§ STORED DATA:
** begin **

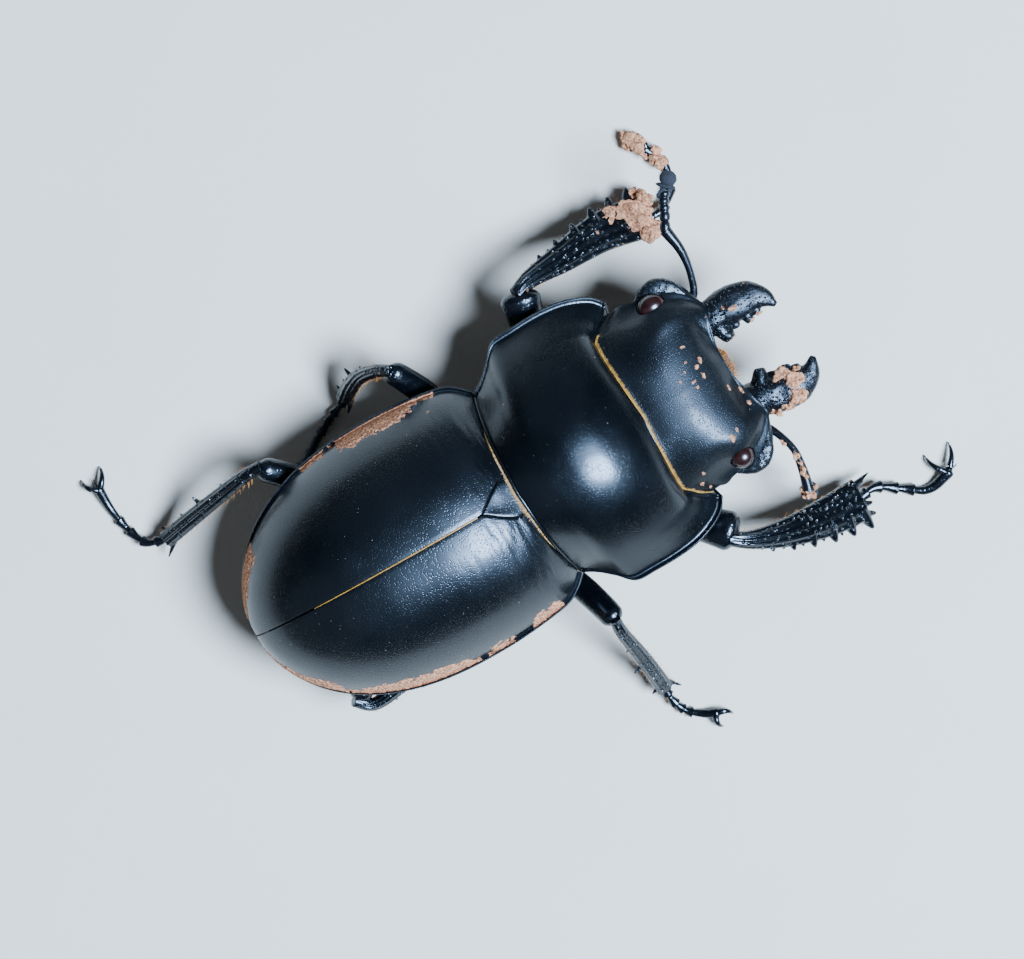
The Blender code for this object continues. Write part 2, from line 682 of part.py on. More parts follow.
def club_leaf(tracks, share, half_sizes):
    """One leaf of the club: an egg set square to the whip."""
    middle = at(*(smooth_value(track, share) for track in tracks))
    before = at(*(smooth_value(track, share - 0.05) for track in tracks))
    along, across, upright = half_sizes
    bm = bmesh.new()
    bmesh.ops.create_uvsphere(bm, u_segments=10, v_segments=7, radius=MM)
    bmesh.ops.scale(bm, vec=Vector((along, across, upright)), verts=bm.verts)
    turn = (middle - before).to_track_quat("X", "Z").to_matrix().to_4x4()
    bmesh.ops.transform(bm, matrix=Matrix.Translation(middle) @ turn, verts=bm.verts)
    return new_object("leaf", bm, (0, 0, 0))


def make_antenna(head, side):
    """An elbowed antenna: the long scape, then the short joints and the leaves of the club."""
    rings = limb_rings(SCAPE[side], SCAPE_WIDTH, SCAPE_WIDTH, 7, 8)
    scape = add_node(f"antenna_{side}_scape", loft(rings), SCAPE[side][0], FORE, "antenna")
    clear_of(scape, head)
    path = WHIP[side]
    beads = [BEAD_THICK[i % 2] for i in range(WHIP_BEADS)]
    rings = limb_rings(path, beads, beads, 7, 20)
    whip = add_node(f"antenna_{side}_whip", loft(rings), path[0], FORE, "antenna")
    tracks = [spread([point[axis] for point in path]) for axis in range(3)]
    fuse(whip, [club_leaf(tracks, share, half_sizes) for share, *half_sizes in CLUB_LEAVES])
    clear_of(whip, scape)


def foot_rings(points, thick):
    """The five joints of a foot, each a small trumpet that widens to its front end."""
    tracks = [spread([point[axis] for point in points]) for axis in range(3)]
    rings = []
    for start, end in zip(FOOT_SHARES, FOOT_SHARES[1:]):
        for step, swell in FOOT_SWELL:
            share = start + (end - start) * step
            middle, before, after = (
                at(*(smooth_value(track, min(max(place, 0), 1)) for track in tracks))
                for place in (share, share - 0.02, share + 0.02)
            )
            ahead = after - before
            across = ahead.cross(Vector((0, 0, 1))).normalized()
            upward = across.cross(ahead).normalized()
            radius = thick * (min(swell, 1) if end == 1 else swell) * MM / 2
            turns = [math.pi * k / 3 for k in range(6)]
            rings.append([middle + (across * math.cos(a) + upward * math.sin(a)) * radius for a in turns])
    return rings


def set_flat(obj):
    """Presses whatever dips below the floor into small flats on it."""
    bpy.context.view_layer.update()
    to_world = obj.matrix_world
    to_local = to_world.inverted()
    for vert in obj.data.vertices:
        place = to_world @ vert.co
        if place.z < 0.02 * MM:
            place.z = 0
            vert.co = to_local @ place


def make_leg(name, leg, hosts):
    """Coxa, femur, toothed tibia and clawed foot of one leg."""
    kind = "front" if name.startswith("front") else "other"
    centre, half_sizes = leg["coxa"]
    coxa = add_node(f"{name}_coxa", ball(centre, half_sizes), centre, BODY)
    clear_of(coxa, *hosts)
    rings = limb_rings(leg["femur"], FEMUR_WIDTH[kind], FEMUR_DEPTH[kind], 8, 9)
    femur = add_node(f"{name}_femur", loft(rings), leg["femur"][0], BODY)
    clear_of(femur, coxa, *hosts)
    rings = limb_rings(leg["tibia"], TIBIA_WIDTH[kind], TIBIA_DEPTH[kind], 8, 10)
    tibia = add_node(f"{name}_tibia", loft(rings), leg["tibia"][0], BODY)
    fuse(tibia, tibia_teeth(leg, kind))
    clear_of(tibia, femur)
    rings = foot_rings(leg["tarsus"], TARSUS_THICK[kind])
    foot = add_node(f"{name}_tarsus", loft(rings), leg["tarsus"][0], BODY)
    fuse(foot, claws(leg))
    clear_of(foot, tibia)
    set_flat(foot)


def tibia_teeth(leg, kind):
    """Outer teeth and the two end spurs of a tibia."""
    tracks = [spread([point[axis] for point in leg["tibia"]]) for axis in range(3)]
    half = spread([width / 2 for width in TIBIA_WIDTH[kind]])
    start, end = at(*leg["tibia"][0]), at(*leg["tibia"][-1])
    ahead = (end - start).normalized()
    outward = ahead.cross(Vector((0, 0, 1))).normalized()
    if kind == "front" and outward.x * at(*leg["coxa"][0]).x < 0:
        outward = -outward
    pieces = []
    for share, length, radius, lean in FRONT_TEETH if kind == "front" else OTHER_TEETH:
        middle = at(*(smooth_value(track, share) for track in tracks))
        reach = smooth_value(half, share) * MM
        tip = middle + outward * (reach + length * MM) + ahead * lean * length * MM
        pieces.append(spike(middle + outward * reach * 0.3, tip, radius))
    inner = end - outward * smooth_value(half, 1) * MM * 0.5
    for forward, inward, radius in SPURS:
        tip = inner + (ahead * forward - outward * inward) * MM
        pieces.append(spike(inner - ahead * 0.6 * MM, tip, radius))
    return pieces


def claws(leg):
    """Two curved claws at the end of a foot."""
    root = at(*leg["tarsus"][-1])
    ahead = (root - at(*leg["tarsus"][-2])).normalized()
    tips = [at(*tip) for tip in leg["claws"]]
    apart = (tips[0] - tips[1]).normalized()
    pieces = []
    for end, side in zip(tips, (apart, -apart)):
        start = root - ahead * CLAW_ROOT * MM + side * CLAW_APART * MM
        knee = (root + end) / 2 + Vector((0, 0, CLAW_ARCH * MM)) + ahead * 0.1 * MM
        sunk = knee - (knee - start).normalized() * 0.3 * MM
        pieces.append(spike(start, knee, CLAW_RADII[0]))
        pieces.append(spike(sunk, end, CLAW_RADII[1]))
    return pieces


def stand_at_origin():
    """Moves the whole beetle so that its box stands centred on the origin."""
    bpy.context.view_layer.update()
    corners = [obj.matrix_world @ Vector(corner) for obj in BEETLE.objects if obj.type == "MESH"
               for corner in obj.bound_box]
    BODY.location.x -= (min(p.x for p in corners) + max(p.x for p in corners)) / 2
    BODY.location.y -= (min(p.y for p in corners) + max(p.y for p in corners)) / 2


def shade(obj):
    """Smooth shading with the real edges kept sharp."""
    obj.data.shade_smooth()
    obj.data.set_sharp_from_angle(angle=math.radians(40))


def main():
    """Builds every node, from the wing cases to the claws."""
    for sign, side in ((1, "left"), (-1, "right")):
        make_elytron(sign, f"elytron_{side}")
    scutellum = make_scutellum()
    for side in ("left", "right"):
        clear_of(bpy.data.objects[f"elytron_{side}"], scutellum)
    make_pronotum()
    under = make_underside()
    head = make_head()
    for side, sign in SIDES:
        make_eyes(head, side, sign)
    for side, sign in SIDES:
        make_mandible(head, side, sign)
        make_antenna(head, side)
    make_mouth(head)
    for name, leg in LEGS.items():
        if name.startswith("front"):
            hosts = [under["prosternum"]]
        elif name.startswith("mid"):
            hosts = [under["thorax_underside"]]
        else:
            hosts = [under["thorax_underside"], under["abdomen"]]
        make_leg(name, leg, hosts)
    for obj in BEETLE.objects:
        if obj.type == "MESH":
            shade(obj)
    stand_at_origin()


for old in list(bpy.data.objects):
    bpy.data.objects.remove(old)
SIDES = (("left", 1), ("right", -1))
BEETLE = bpy.data.collections.new("stag_beetle")
CUTTERS = bpy.data.collections.new("cutters")
CUTTERS.hide_render = True
bpy.context.scene.collection.children.link(BEETLE)
bpy.context.scene.collection.children.link(CUTTERS)
BODY = bpy.data.objects.new("body_origin", None)
FORE = bpy.data.objects.new("fore_body_origin", None)
BEETLE.objects.link(BODY)
BEETLE.objects.link(FORE)
FORE.parent = BODY
FORE.rotation_euler.z = FORE_YAW
main()
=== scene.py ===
# %% [markdown]
# A black stag beetle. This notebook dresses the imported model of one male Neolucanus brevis: black,
# smooth and broad, with short toothed jaws. It walks, with dried mud on its jaws, one front leg
# and its wing cases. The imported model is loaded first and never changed. Each plate and limb is
# modelled again over its solid, finer, because the solids hold only the main forms.

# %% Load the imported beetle
import math
import random

import bmesh
import bpy
from mathutils import Matrix, Vector, noise


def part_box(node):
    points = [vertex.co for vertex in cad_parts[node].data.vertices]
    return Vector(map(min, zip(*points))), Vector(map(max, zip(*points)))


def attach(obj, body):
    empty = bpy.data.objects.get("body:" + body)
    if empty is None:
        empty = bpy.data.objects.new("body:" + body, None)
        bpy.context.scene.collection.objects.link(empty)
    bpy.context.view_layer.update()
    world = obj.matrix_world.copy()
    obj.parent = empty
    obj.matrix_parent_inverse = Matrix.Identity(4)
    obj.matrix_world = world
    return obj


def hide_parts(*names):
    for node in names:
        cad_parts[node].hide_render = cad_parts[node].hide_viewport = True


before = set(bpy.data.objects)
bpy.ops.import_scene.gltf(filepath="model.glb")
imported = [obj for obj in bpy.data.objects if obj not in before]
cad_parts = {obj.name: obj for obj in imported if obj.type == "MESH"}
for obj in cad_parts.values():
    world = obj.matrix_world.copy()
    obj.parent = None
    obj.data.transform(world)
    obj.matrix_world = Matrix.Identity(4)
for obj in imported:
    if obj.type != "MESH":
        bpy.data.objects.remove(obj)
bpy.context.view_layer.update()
MM = 0.001

# %% [markdown]
# Body coordinates. A beetle is easiest to describe along its own length: f forward from the hind
# corners of the pronotum, v to its left and z up from the floor, in millimetres. The head looks
# along -Y. The scutellum sits on the middle line at a known f, so its box says where f = 0 lies.
# The head and pronotum are turned a little to the left, as the beetle holds them.

# %% Body coordinates
SCUTELLUM_REAR_F = -3.3
FORE_YAW = math.radians(1.9)
shield_low, shield_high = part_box("scutellum")
ORIGIN = Vector(((shield_low.x + shield_high.x) / 2, shield_high.y + SCUTELLUM_REAR_F * MM, 0))
YAW = Matrix.Rotation(FORE_YAW, 3, "Z")
SIDES = (("left", 1), ("right", -1))


def body(f, v, z):
    """Place of a point of the hind body, the legs and the thorax."""
    return ORIGIN + Vector((v, -f, z)) * MM


def fore(f, v, z):
    """Place of a point of the head and pronotum, turned to the left about f = 0."""
    return ORIGIN + YAW @ (Vector((v, -f, z)) * MM)


def show(name, data):
    """Puts a loose mesh, a light or a camera into the scene."""
    if isinstance(data, bmesh.types.BMesh):
        mesh = bpy.data.meshes.new(name)
        data.to_mesh(mesh)
        data.free()
        data = mesh
    obj = bpy.data.objects.new(name, data)
    bpy.context.scene.collection.objects.link(obj)
    return obj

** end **

§ WRITTEN TASK: This exercise asks for the lines from the line with "bpy.context.scene.collection.children.link(CUTTERS)" to the line with "if empty is", both lines included, set down exactly and with nothing else.

§ REPLY:
bpy.context.scene.collection.children.link(CUTTERS)
BODY = bpy.data.objects.new("body_origin", None)
FORE = bpy.data.objects.new("fore_body_origin", None)
BEETLE.objects.link(BODY)
BEETLE.objects.link(FORE)
FORE.parent = BODY
FORE.rotation_euler.z = FORE_YAW
main()
=== scene.py ===
# %% [markdown]
# A black stag beetle. This notebook dresses the imported model of one male Neolucanus brevis: black,
# smooth and broad, with short toothed jaws. It walks, with dried mud on its jaws, one front leg
# and its wing cases. The imported model is loaded first and never changed. Each plate and limb is
# modelled again over its solid, finer, because the solids hold only the main forms.

# %% Load the imported beetle
import math
import random

import bmesh
import bpy
from mathutils import Matrix, Vector, noise


def part_box(node):
    points = [vertex.co for vertex in cad_parts[node].data.vertices]
    return Vector(map(min, zip(*points))), Vector(map(max, zip(*points)))


def attach(obj, body):
    empty = bpy.data.objects.get("body:" + body)
    if empty is None:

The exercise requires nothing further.